A sharp, biting heat bloomed in my chest. Study buddy. The entire school watched me bleed myself dry for his academic career, and they labeled me a glorified, unpaid tutor.
"Well, it's definitely over now," the third girl chimed in, leaning closer to the phone. "My sister was driving downtown an hour ago. She saw Liam and Madison walking into the lobby of The Plaza Hotel. Holding hands. He was carrying her overnight bag."
"Damn. Upgrading to the billionaire tier," the boy laughed. "Good for him."
I sat frozen in my booth. My knuckles turned white around the plastic cup.
The Plaza Hotel. An hour ago. He called me from a luxury hotel room he paid for with Madison's money, while Madison laughed in the background. He told me to 'have some fun' while he unzipped her overnight bag. He lectured me on enjoying life while actively betraying me.
My jaw clenched so hard my back teeth ached. My vision tunneled. A furious, beautiful clarity washed over my brain, burning away the last remaining shreds of my past affection. I wasn't sad. I didn't want to cry. I was entirely, violently awake.
I looked down at the iced latte in my hand. I lifted the plastic rim to my lips. I pulled the dark liquid up the straw.
The espresso hit my tongue. It tasted burnt. Acidic. Harshly cold.

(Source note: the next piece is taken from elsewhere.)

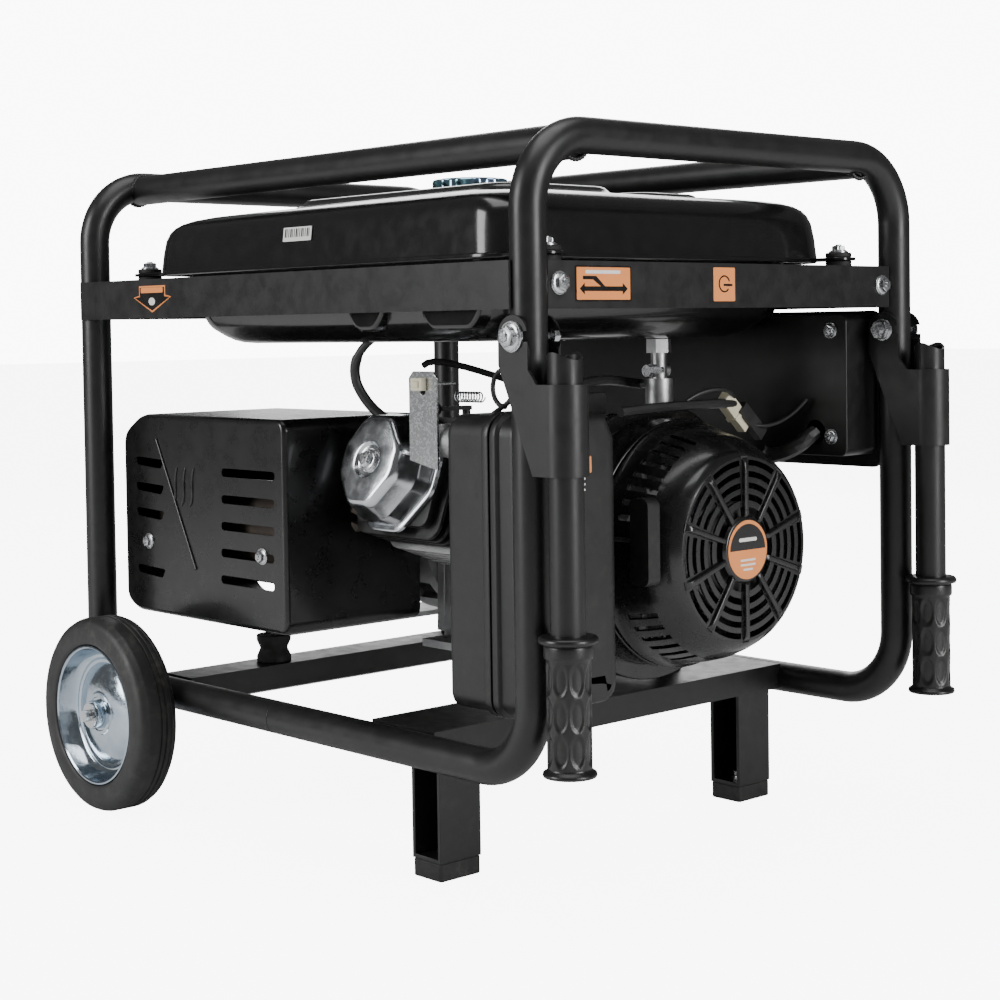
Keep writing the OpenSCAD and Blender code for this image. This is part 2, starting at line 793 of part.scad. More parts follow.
module air_box_base() {
    color("#1e1e20") shift() {
        difference() {
            union() {
                translate([box_x0, 0, 0]) slab_x(box_seam_x - box_x0) air_outline(3);
                translate([box_seam_x - 3, 0, 0]) slab_x(8) air_outline(0);
            }
            translate([box_x0 + 3, 0, 0]) slab_x(70) air_outline(6);
            translate([box_x0 - 1, intake_y, intake_z]) rod_x(14, 6);
        }
        translate([box_x0 - 24.8, intake_y, intake_z]) difference() {
            rod_x(18, 24.8);
            translate([-1, 0, 0]) rod_x(14, 30);
        }
    }
}

module air_box_cover() {
    color("#1a1a1c") shift() difference() {
        union() {
            translate([box_seam_x + 8, 0, 0]) slab_x(8) air_outline(0);
            translate([box_seam_x + 14, 0, 0]) slab_x(box_x1 - box_seam_x - 14) air_outline(4);
        }
        translate([box_seam_x + 7, 0, 0]) slab_x(box_x1 - box_seam_x - 10) air_outline(7);
    }
}

module air_element() {
    color("#c9b26a") shift() translate([box_x0 + 8, 0, 0]) slab_x(50) air_outline(12);
}

module muffler() {
    color("#5f5a55") shift() {
        translate([-310, muffler_y, muffler_z]) rod_x(66, 230);
        translate([-80.5, muffler_y, muffler_z]) rod_x(17, 20);
        swept(curve([-60.5, muffler_y, muffler_z], [-36, muffler_y, muffler_z],
            [-42, -127, 357], [-18, -127, 357], 10), 15, 12);
    }
}

// Slot pattern of the guard's face, in (X, Z)
module guard_slots() {
    for (z = [372, 344, 316, 253]) polygon([[guard_x0 + 26, z], [guard_x0 + 82, z - 2],
        [guard_x0 + 76, z - 12], [guard_x0 + 28, z - 9]]);
    for (i = [0:4]) translate([guard_x1 - 110 - i, 362 - 28 * i]) rounded(0, -5, 94, 4, 3);
}

// Outline of the guard in (X, Z), drawn in by inset
module guard_outline(inset) {
    left = guard_x0 + inset;
    right = guard_x1 - inset;
    low = guard_z0 + inset;
    high = guard_z1 - inset;
    round = 16 - inset;
    polygon(concat(
        corner_points(right - round, high - round, round, 0, 5),
        [[left + 36, high], [left, high - 21], [left, low + 12], [left + 22, low]],
        corner_points(right - round, low + round, round, 270, 5)));
}

module muffler_guard() {
    depth = 175;
    wall = 2;
    color("#111112") shift() difference() {
        translate([0, guard_y, 0]) slab_y(depth) guard_outline(0);
        translate([0, guard_y + wall, 0]) slab_y(depth) guard_outline(wall);
        translate([0, guard_y - 1, 0]) slab_y(wall + 2) guard_slots();
        translate([guard_x1 - 10, muffler_y, 320]) rod_x(44, 20);
        translate([guard_x1 - 10, muffler_y - 10, 320]) cube([20, 100, 60]);
    }
}

// ---- alternator

module end_bells() {
    color("#9b9da0") shift() translate([0, crank_y, crank_z]) {
        difference() {
            translate([-112, 0, 0]) rod_x(alt_r, 69.8);
            translate([-113, 0, 0]) rod_x(alt_r - 8, 63);
            translate([-60, 0, 0]) rod_x(30, 30);
            for (i = [0:7]) rotate([45 * i, 0, 0]) translate([-95, -14, alt_r - 12]) cube([38, 28, 20]);
        }
        difference() {
            translate([-292, 0, 0]) rod_x(alt_r, 50);
            translate([-286, 0, 0]) rod_x(alt_r - 8, 50);
            translate([-293, 0, 0]) rod_x(15 + run, 20);
        }
        translate([rear_member_x - 35, -168, base_z - crank_z]) foot_plate();
    }
}

// Sheet foot under the rear of the alternator
module foot_plate() {
    difference() {
        union() {
            cube([60, 280, 6]);
            translate([0, 112, 6]) cube([6, 112, 30]);
        }
        for (y = rear_mounts_y) translate([35, y - crank_y + 168, -1]) cylinder(r = 4.2, h = 8);
    }
}

module stator() {
    color("#6f7275") shift() translate([-242, crank_y, crank_z]) difference() {
        rod_x(alt_r - 4, 130);
        translate([-1, 0, 0]) rod_x(66, 140);
    }
}

module rotor() {
    color("#8a4f2a") shift() translate([0, crank_y, crank_z]) {
        translate([-235, 0, 0]) rod_x(64, 118);
        translate([-300, 0, 0]) rod_x(15, 66);
        translate([-118, 0, 0]) rod_x(17, 58);
    }
}

module alternator_cover() {
    color("#161617") shift() translate([-326, crank_y, crank_z]) difference() {
        rod_x(alt_r - 6, 34);
        translate([3, 0, 0]) rod_x(alt_r - 9, 40);
        for (i = [-4:4]) translate([-1, -48, 13 * i - 3]) cube([6, 96, 6]);
    }
}

// ---- control panel

module control_box() {
    back_y = 207;
    color("#141416") shift() difference() {
        translate([0, back_y, 0]) slab_y(panel_y - back_y - 4)
            rounded(panel_x0 + 6, 372, panel_x1 - 4, 516, 8);
        translate([0, back_y + 2, 0]) slab_y(panel_y - back_y)
            rounded(panel_x0 + 8, 374, panel_x1 - 6, 514, 7);
        translate([285, back_y - 1, 396]) rod_y(12, 5);
    }
}

module control_panel() {
    color("#1a1a1c") shift() difference() {
        translate([0, panel_y - 4, 0]) slab_y(4) rounded(panel_x0, 358, panel_x1, 520, 10);
        for (x = socket_xs) translate([x, panel_y - 5, socket_z]) rod_y(22, 6);
        translate([meter_x, panel_y - 5, upper_row_z]) rod_y(22, 6);
        translate([key_x, panel_y - 5, upper_row_z]) rod_y(11, 6);
        translate([breaker_x - 13, panel_y - 5, 446]) cube([26, 6, 46]);
    }
}

module panel_sockets() {
    color("#2c4a7a") shift() {
        for (x = socket_xs) translate([x, panel_y - 30, socket_z]) difference() {
            rod_y(21.7, 34);
            translate([0, 18, 0]) rod_y(17, 20);
        }
        translate([meter_x, panel_y - 26, upper_row_z]) rod_y(21.7, 28);
        translate([breaker_x - 12.7, panel_y - 40, 446.3]) difference() {
            cube([25.4, 42, 45.4]);
            translate([6, 34, 12]) cube([13.4, 10, 21.4]);
        }
        translate([key_x, panel_y - 30, upper_row_z]) difference() {
            rod_y(10.7, 32);
            translate([0, 10, 0]) rod_y(6, 30);
        }
        translate([earth_x, panel_y, earth_z]) {
            rotate([-90, 0, 0]) hex(7, 5);
            rod_y(earth_stud_r, 19);
        }
    }
}

module breaker_toggle() {
    color("black") shift() translate([breaker_x, panel_y + 1, upper_row_z - 1]) {
        translate([-5, 0, 0]) rod_x(5, 10);
        rotate([30, 0, 0]) translate([-5, 0, -3]) cube([10, 9, 6]);
    }
}

module key_switch() {
    color("silver") shift() translate([key_x, panel_y - 19.5, upper_row_z]) {
        rod_y(6 - run, 24);
        translate([-1.5, 24, -12]) cube([3, 14, 24]);
    }
}

module wiring() {
    color("#1c1c1c") shift() {
        swept([[240, -34, 425], [241, 10, 427], [241, 60, 428], [240, 110, 428], [238, 134, 427]], 5);
        swept(curve([236, 176, 378], [232, 196, 362], [285, 176, 378], [285, 206.8, 396], 10), 8);
        translate([236, 137, 418]) rotate([-43, 0, 0]) cube([9, 44, 14]);
    }
}

// ---- wheels

module wheel_rim() {
    color("#b8c0c4") translate([0, wheel_y, axle_z]) rotate([-90, 0, 0]) difference() {
        rotate_extrude() polygon([[axle_d / 2 + run, -23], [15, -23], [15, -4], [44, -8], [62, -16],
            [70, -19], [74, -19], [74, 19], [70, 19], [62, 15], [44, 7], [24, 4], [15, 8], [15, 22],
            [axle_d / 2 + run, 22]]);
        for (i = [0:3]) rotate(90 * i) translate([34, 0, -30]) cylinder(r = 5, h = 60);
    }
}

module wheel_tyre() {
    half = tyre_w / 2;
    outer = wheel_d / 2;
    color("#17181a") translate([0, wheel_y, axle_z]) rotate([-90, 0, 0]) rotate_extrude()
        polygon([[74, -19], [80, -half], [92, -half], [outer - 3, -half + 7], [outer, -half + 12],
            [outer, half - 12], [outer - 3, half - 7], [92, half], [80, half], [74, 19]]);
}

module near_rim() {
    shift() translate([-axle_x, 0, 0]) mirror([0, 1, 0]) wheel_rim();
}

module near_tyre() {
    shift() translate([-axle_x, 0, 0]) mirror([0, 1, 0]) wheel_tyre();
}

module far_rim() {
    shift() translate([-axle_x, 0, 0]) wheel_rim();
}

module far_tyre() {
    shift() translate([-axle_x, 0, 0]) wheel_tyre();
}

// ---- lift handles

// Outline of one cheek of a handle bracket, in (X, Z) about the pivot
module cheek() {
    circle(18);
    polygon([[-18, 0], [-18, -24], [22, sleeve_z0], [handle_offset, sleeve_z0],
        [handle_offset, sleeve_z1], [28, sleeve_z1], [18, -28], [18, 0]]);
}

module handle_arm() {
    gap = tube_r + 0.5;
    outer = gap + plate_t;
    tube_top = -12;
    tube_end = -362.9;
    saddle_r = 20;
    color("#232325") translate([post_x, post_y, pivot_z]) difference() {
        union() {
            for (side = [-1, 1]) translate([0, side > 0 ? gap : -outer, 0]) slab_y(plate_t) cheek();
            translate([handle_offset, 0, sleeve_z0]) cylinder(r = outer, h = sleeve_z1 - sleeve_z0);
            translate([handle_offset, 0, tube_end]) cylinder(r = handle_d / 2, h = tube_top - tube_end);
        }
        translate([-60, -gap, sleeve_z0 - 14]) cube([60 + handle_offset - handle_d / 2, 2 * gap, 170]);
        translate([handle_offset, 0, tube_end - 1]) cylinder(r = handle_d / 2 - 2, h = 360);
        translate([0, -30, 0]) rod_y(pivot_d / 2 + run, 60);
        rod_x(saddle_r, 90);
    }
}

module grip() {
    top = -248;
    length = 118;
    inner = handle_d / 2 + 0.02;
    color("#151515") translate([post_x + handle_offset, post_y, pivot_z + top - length]) difference() {
        rotate_extrude() polygon([[0, 0], [22, 0], [23, 3], [19, 6], [18.5, length - 14], [20, length - 8],
            [grip_flange_r, length - 6], [grip_flange_r, length - 2], [20, length], [0, length]]);
        translate([0, 0, 3]) cylinder(r = inner, h = length);
    }
}

module near_handle_arm() {
    shift() mirror([0, 1, 0]) handle_arm();
}

module near_grip() {
    shift() mirror([0, 1, 0]) grip();
}

module far_handle_arm() {
    shift() handle_arm();
}

module far_grip() {
    shift() grip();
}

front_hoop();
rear_hoop();
top_rails();
cross_members();
tank_beams();
leg_channels();
rubber_feet();
axle();
axle_brackets();
pivot_bolts();
frame_fasteners();
rubber_mounts();
tank_upper_shell();
tank_lower_shell();
filler_neck();
petcock_body();
fuel_hose();
cylinder_block();
crankcase_cover();
cylinder_head();
valve_cover();
spark_plug_set();
fan_housing();
recoil_cover();
carburettor();
control_bracket();
air_box_base();
air_box_cover();
air_element();
muffler();
muffler_guard();
stator();
end_bells();
alternator_cover();
control_box();
control_panel();
panel_sockets();
wiring();
piston();
connecting_rod();
crankshaft();
flywheel();
rotor();
recoil_pulley();
pull_handle();
pull_rope();
fuel_cap();
petcock_lever();
choke_lever();
oil_dipstick();
key_switch();
breaker_toggle();
near_rim();
near_tyre();
far_rim();
far_tyre();
near_handle_arm();
near_grip();
far_handle_arm();
far_grip();
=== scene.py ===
"""Looks for an open-frame portable generator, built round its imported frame.

Pieces are drawn in millimetres from the middle of the tube frame, with +X towards the starter,
-Y on the muffler side and the ground at z = 0. finished() turns them into metres in place.
"""

import json
import math

import bmesh
import bpy
from mathutils import Matrix, Vector
from mathutils.geometry import tessellate_polygon


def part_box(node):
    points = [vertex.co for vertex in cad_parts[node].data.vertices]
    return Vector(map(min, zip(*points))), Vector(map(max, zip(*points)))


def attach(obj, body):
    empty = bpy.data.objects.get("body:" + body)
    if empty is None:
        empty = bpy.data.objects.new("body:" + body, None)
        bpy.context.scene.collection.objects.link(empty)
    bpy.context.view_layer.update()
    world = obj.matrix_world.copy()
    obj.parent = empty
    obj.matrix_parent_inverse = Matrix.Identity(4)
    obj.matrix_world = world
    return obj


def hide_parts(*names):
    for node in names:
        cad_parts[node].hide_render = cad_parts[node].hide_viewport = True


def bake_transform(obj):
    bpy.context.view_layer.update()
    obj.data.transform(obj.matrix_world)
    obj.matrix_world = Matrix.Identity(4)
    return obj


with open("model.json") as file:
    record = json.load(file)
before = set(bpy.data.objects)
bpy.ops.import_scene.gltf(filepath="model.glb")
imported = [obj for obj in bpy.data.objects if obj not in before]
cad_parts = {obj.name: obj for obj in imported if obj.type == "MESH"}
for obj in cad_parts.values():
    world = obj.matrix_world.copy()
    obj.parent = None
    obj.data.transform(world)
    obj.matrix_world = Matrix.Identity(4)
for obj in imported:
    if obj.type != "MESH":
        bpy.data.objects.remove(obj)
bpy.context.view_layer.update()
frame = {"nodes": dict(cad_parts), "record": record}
NODES = frame["nodes"]

# ---------------------------------------------------------------- where things are

AXLE_BACK = 268
MIDDLE = (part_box("axle")[0].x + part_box("axle")[1].x) / 2 + AXLE_BACK / 1000


def box_mm(node):
    """Lowest and highest corner of a node, in millimetres from the middle of the tube frame."""
    low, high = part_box(node)
    shift = Vector((MIDDLE, 0, 0))
    return (low - shift) * 1000, (high - shift) * 1000


TUBE_R = 16
POST_X = box_mm("front_hoop")[1].x - TUBE_R
POST_Y = box_mm("front_hoop")[1].y - TUBE_R
RAIL_Z = box_mm("front_hoop")[0].z + TUBE_R
TOP_Z = box_mm("front_hoop")[1].z - TUBE_R
BEND_R = 65
PIVOT_Z = 500
CRANK_Y, CRANK_Z = 53, 291
AXLE_Z = 103
WHEEL_Y = 299
TANK_X, TANK_SEAM = 4.5, 574
TANK_HALF_X, TANK_HALF_Y, TANK_CORNER = 286, 230, 38
FAN_FACE, COVER_H = 240, 80
ROPE_Y, ROPE_Z = -67, 307
PANEL_FACE = 262
AIR_BOX_FACE = 303
EAR_X, EAR_Y = 318, 205

# Light that reaches the machine from the room, the backdrop as seen, and the floor's own glow as seen
ROOM_LIGHT, BACKDROP_LIGHT, FLOOR_GLOW = 0.13, 10.0, 7.5


# ---------------------------------------------------------------- camera, light and floor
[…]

I swallowed the sip. I placed the cup back onto the sticky table. I wiped my mouth with the back of my hand.
"Too bitter," I whispered to the empty booth.
I stood up. I didn't spare a single glance at the gossiping juniors next to me. I picked up the full, heavy cup of coffee. I walked over to the stainless steel trash can by the exit, hovered my hand over the opening, and dropped it straight in.
The plastic hit the bottom of the bin with a loud, satisfying thud. The ice shattered.
"Won't be ordering this again."
I pushed the heavy glass doors open and stepped back into the freezing night. I zipped up my jacket. I looked toward the massive brick auditorium at the center of the campus.
Tomorrow morning is graduation. Tomorrow morning, I burn his entire world to the ground.